I’ve been to Dubai six times.

The city of Dubai is beautiful. It’s industrial and it’s a ‘boom-town’; but it’s beautiful. I’ll contrast it to another oil ‘boom-town’ that I’m familiar with as a Canadian – Fort McMurray, Alberta.

Both cities built on the back of the oil industry; one of them a beautiful tourist destination – the other is an industrial wasteland. Maybe we just don’t hear about the cancer rates in that part of the world.

It struck me as the Vegas of the Middle East. It was the place to go; it was the place to be. Flights land there from every country within the distance of an air-plane-gas-tank.

We scale sand dune after sand dune. Our convoy of white SUVs; other convoys of SUV’s.

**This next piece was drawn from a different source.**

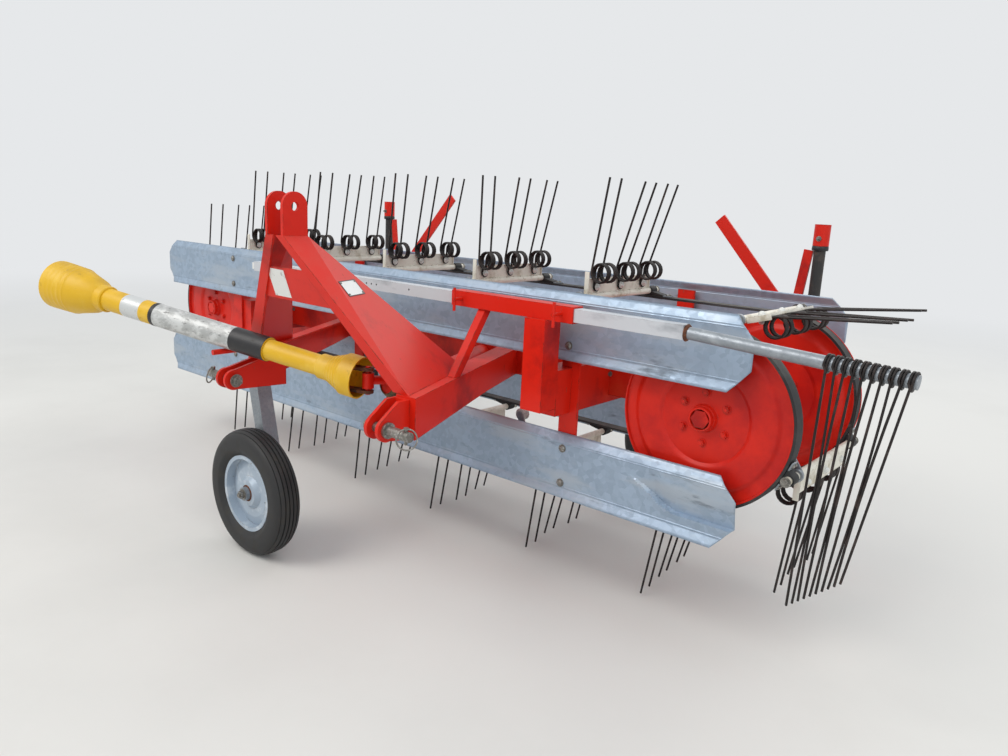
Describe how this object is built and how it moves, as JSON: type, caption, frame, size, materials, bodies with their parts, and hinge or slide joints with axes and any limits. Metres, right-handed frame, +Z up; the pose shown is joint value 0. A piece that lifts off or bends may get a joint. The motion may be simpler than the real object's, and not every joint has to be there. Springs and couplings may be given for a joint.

Idiot locals on quad bikes. I hate loud noises; can’t handle them at this moment in history.

Loud noises.

Safe mode

Cover mode.


The problem with loud noises is that for the past three months I’d lived with air conditioners; generators; planes; helicopters and vehicles running around the clock. My auditory system had adjusted itself to the beautiful and constant, military-flavoured white-noise that was our existence while in-theatre. Anything aside from the constant hum of the ebb-and-flow of life on a military base was not something my mind was prepared for.

A sudden, loud, and unexpected noise was usually bad.

Most of the time it meant a rocket.

Many times I could feel the impact; we all could. Then we took cover. Then we heard the alarm. Then we heard the voice over the loudspeaker, “Rocket Attack! Rocket Attack!“.

The rhythmic wailing of the alarm became the most exciting time to be alive; knowing that there was a slight chance that all could go wrong; right then; right there.